__Instruction__. Will you return, word for word, only the lines from the top of the data below down to and including the one with "CUT_MARGIN = 1.5"?

__Data block__.
▶
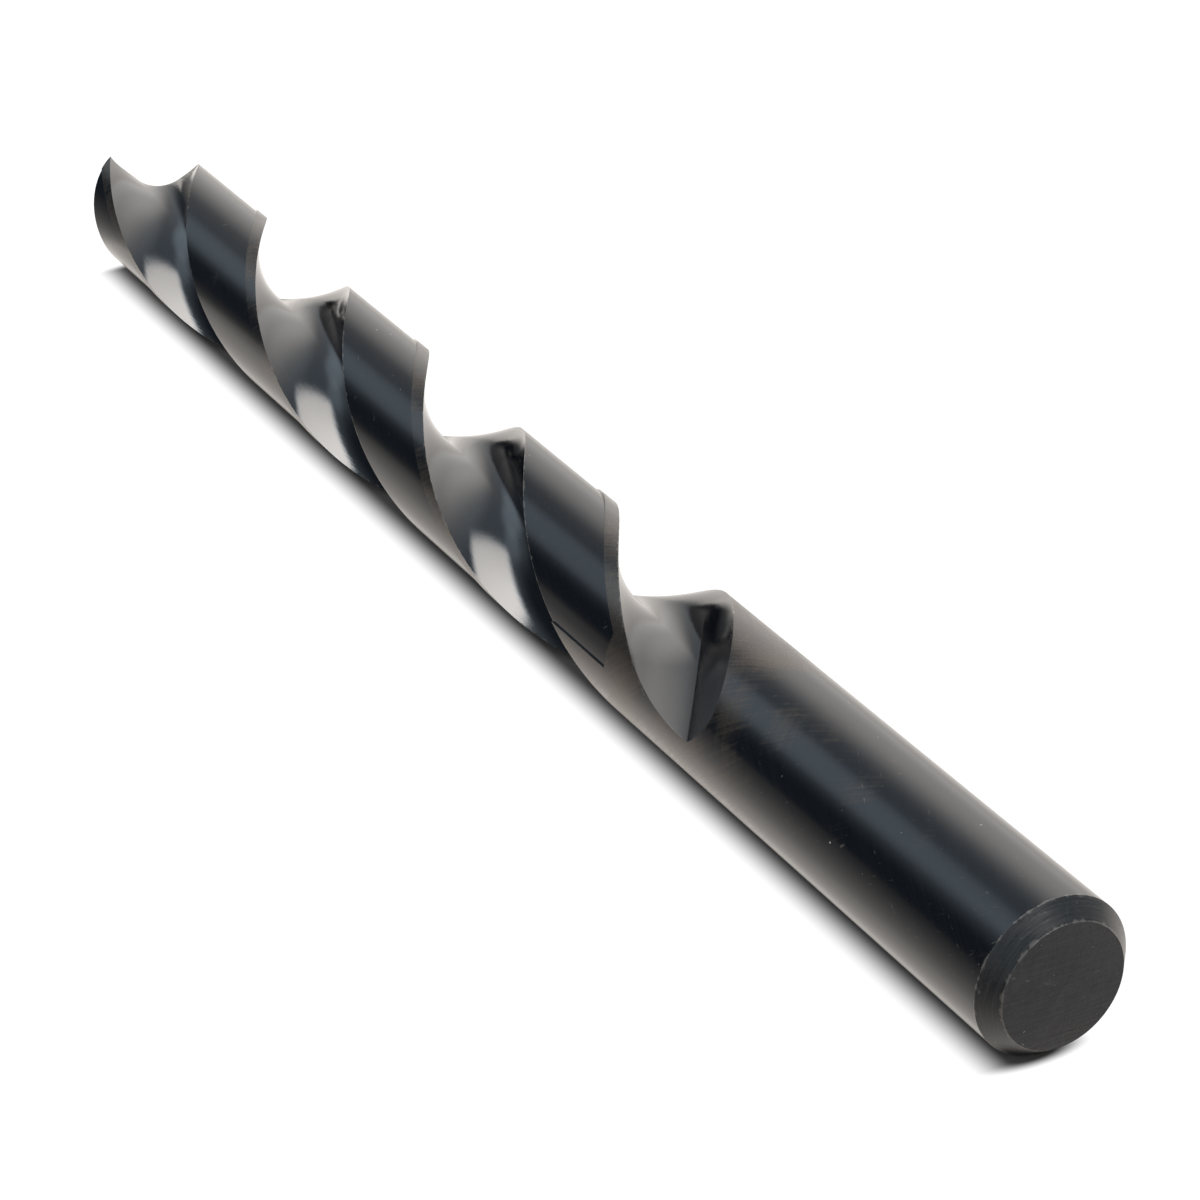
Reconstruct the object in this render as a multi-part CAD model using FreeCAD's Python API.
"""Twist drill with a straight shank: one solid bar with two helical flutes, relieved lands and a ground point.

The drill lies along X. The origin is on its axis at the shank's end face, the point looks along +X and Z is up.
Lengths are in millimetres and angles in degrees. An angle about the axis is counted from +Y towards +Z.
"""
import FreeCAD, Part
import math
import os

# The bar, whose diameter shrinks a little from the point to the shank
DIAMETER = 12.8
OVERALL_LENGTH = 163.8
BACK_TAPER = 0.0005
CHAMFER_LENGTH = 1.56
CHAMFER_DEPTH = 1.28

# The flutes
FLUTE_COUNT = 2
HELIX_ANGLE = 30.3
SHANK_PHASE = 120.57
FULL_FLUTE_LENGTH = 116.06
WEB_AT_POINT = 2.3
WEB_TAPER = 0.004

# The grinding wheel that makes them: how it stands, and the arcs of its profile
WHEEL_RADIUS = 124.6
WHEEL_SETTING = 35.35
WHEEL_SIDE_ANGLE = 66.9
RIM_OFFSET = 1.15
RAKE_ARC = 5.37
RAKE_ARC_END = 66.7
RIM_ROUND = 0.2
RIM_ROUND_END = 40.5
HEEL_ARC = 15.55
HEEL_ARC_END = 59.75

# The relief ground on the lands behind their margins
MARGIN_WIDTH = 1.385
RELIEF_DEPTH = 0.15
RELIEF_LENGTH = 109.8
RELIEF_ANGLE = 93.0
RELIEF_END_ANGLE = 27.3

# The point
POINT_ANGLE = 118.0
LIP_RELIEF = 5.0
FLANK_RADIUS = 4.5
FLANK_APEX = 15.0

# How finely the curved surfaces are laid out
TURN_STEP = 30.0
RUNOUT_STEPS = 4
RAKE_POINTS = 7
RIM_POINTS = 5
HEEL_POINTS = 3
FLANK_POINTS = 11
CUT_MARGIN = 1.5

RADIUS = DIAMETER / 2
LEAD = math.pi * DIAMETER / math.tan(math.radians(HELIX_ANGLE))
HALF_POINT = math.radians(POINT_ANGLE / 2)
FLUTE_SPACING = 360.0 / FLUTE_COUNT
WHEEL_STATION = OVERALL_LENGTH - FULL_FLUTE_LENGTH
RELIEF_START = OVERALL_LENGTH - RELIEF_LENGTH
MARGIN_ANGLE = math.degrees(MARGIN_WIDTH / RADIUS)
CUT_END = OVERALL_LENGTH + CUT_MARGIN
AXIS = FreeCAD.Vector(1, 0, 0)
ORIGIN = FreeCAD.Vector(0, 0, 0)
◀
__Finished answer__.
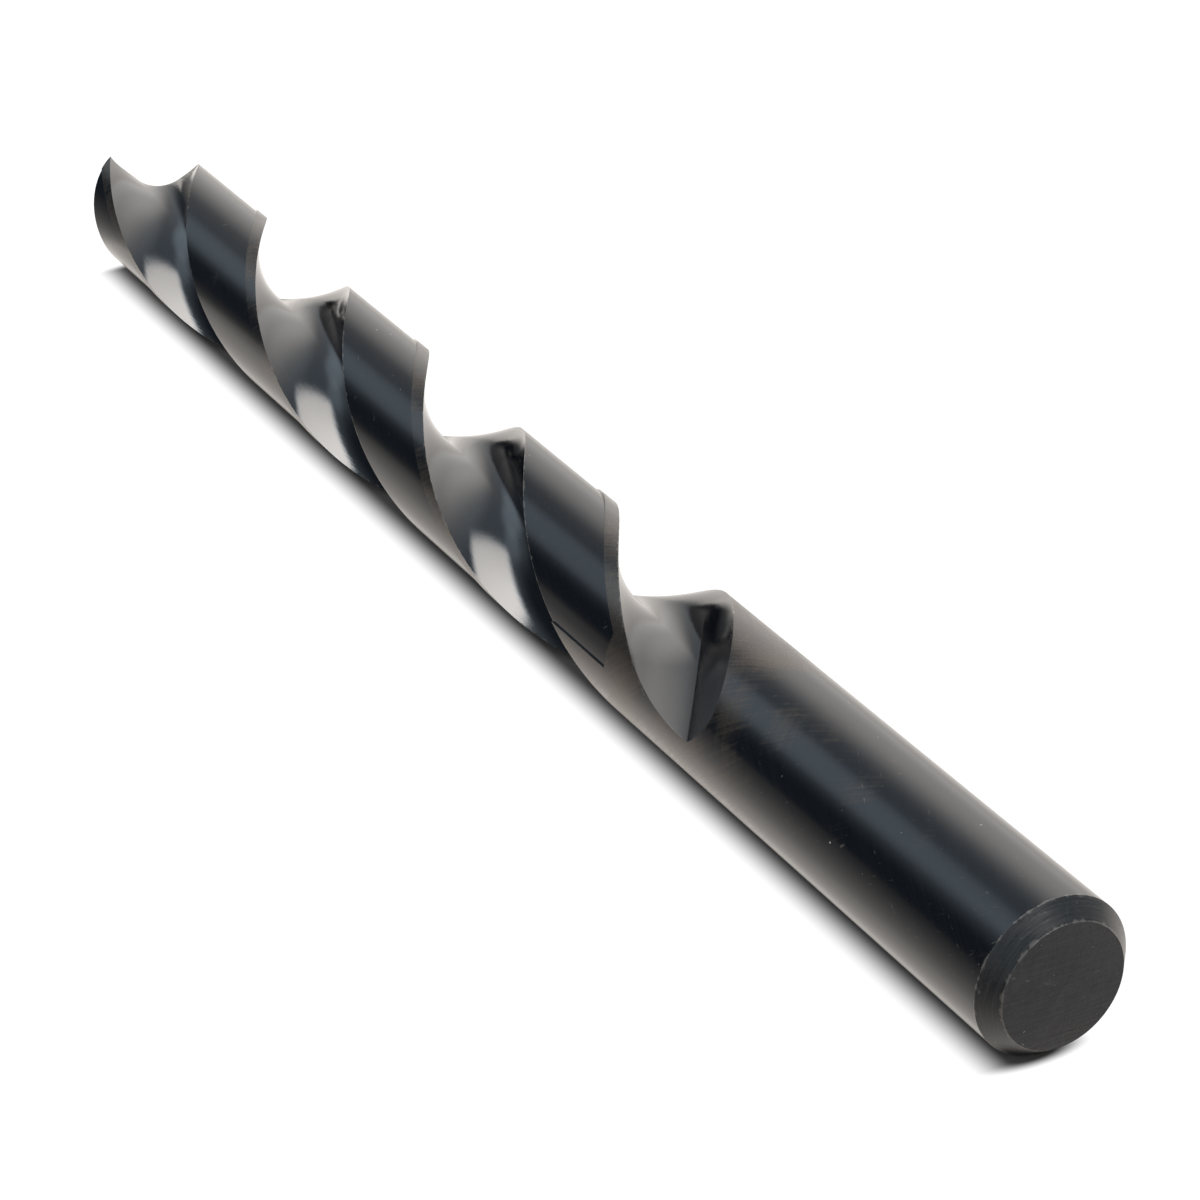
Reconstruct the object in this render as a multi-part CAD model using FreeCAD's Python API.
"""Twist drill with a straight shank: one solid bar with two helical flutes, relieved lands and a ground point.

The drill lies along X. The origin is on its axis at the shank's end face, the point looks along +X and Z is up.
Lengths are in millimetres and angles in degrees. An angle about the axis is counted from +Y towards +Z.
"""
import FreeCAD, Part
import math
import os

# The bar, whose diameter shrinks a little from the point to the shank
DIAMETER = 12.8
OVERALL_LENGTH = 163.8
BACK_TAPER = 0.0005
CHAMFER_LENGTH = 1.56
CHAMFER_DEPTH = 1.28

# The flutes
FLUTE_COUNT = 2
HELIX_ANGLE = 30.3
SHANK_PHASE = 120.57
FULL_FLUTE_LENGTH = 116.06
WEB_AT_POINT = 2.3
WEB_TAPER = 0.004

# The grinding wheel that makes them: how it stands, and the arcs of its profile
WHEEL_RADIUS = 124.6
WHEEL_SETTING = 35.35
WHEEL_SIDE_ANGLE = 66.9
RIM_OFFSET = 1.15
RAKE_ARC = 5.37
RAKE_ARC_END = 66.7
RIM_ROUND = 0.2
RIM_ROUND_END = 40.5
HEEL_ARC = 15.55
HEEL_ARC_END = 59.75

# The relief ground on the lands behind their margins
MARGIN_WIDTH = 1.385
RELIEF_DEPTH = 0.15
RELIEF_LENGTH = 109.8
RELIEF_ANGLE = 93.0
RELIEF_END_ANGLE = 27.3

# The point
POINT_ANGLE = 118.0
LIP_RELIEF = 5.0
FLANK_RADIUS = 4.5
FLANK_APEX = 15.0

# How finely the curved surfaces are laid out
TURN_STEP = 30.0
RUNOUT_STEPS = 4
RAKE_POINTS = 7
RIM_POINTS = 5
HEEL_POINTS = 3
FLANK_POINTS = 11
CUT_MARGIN = 1.5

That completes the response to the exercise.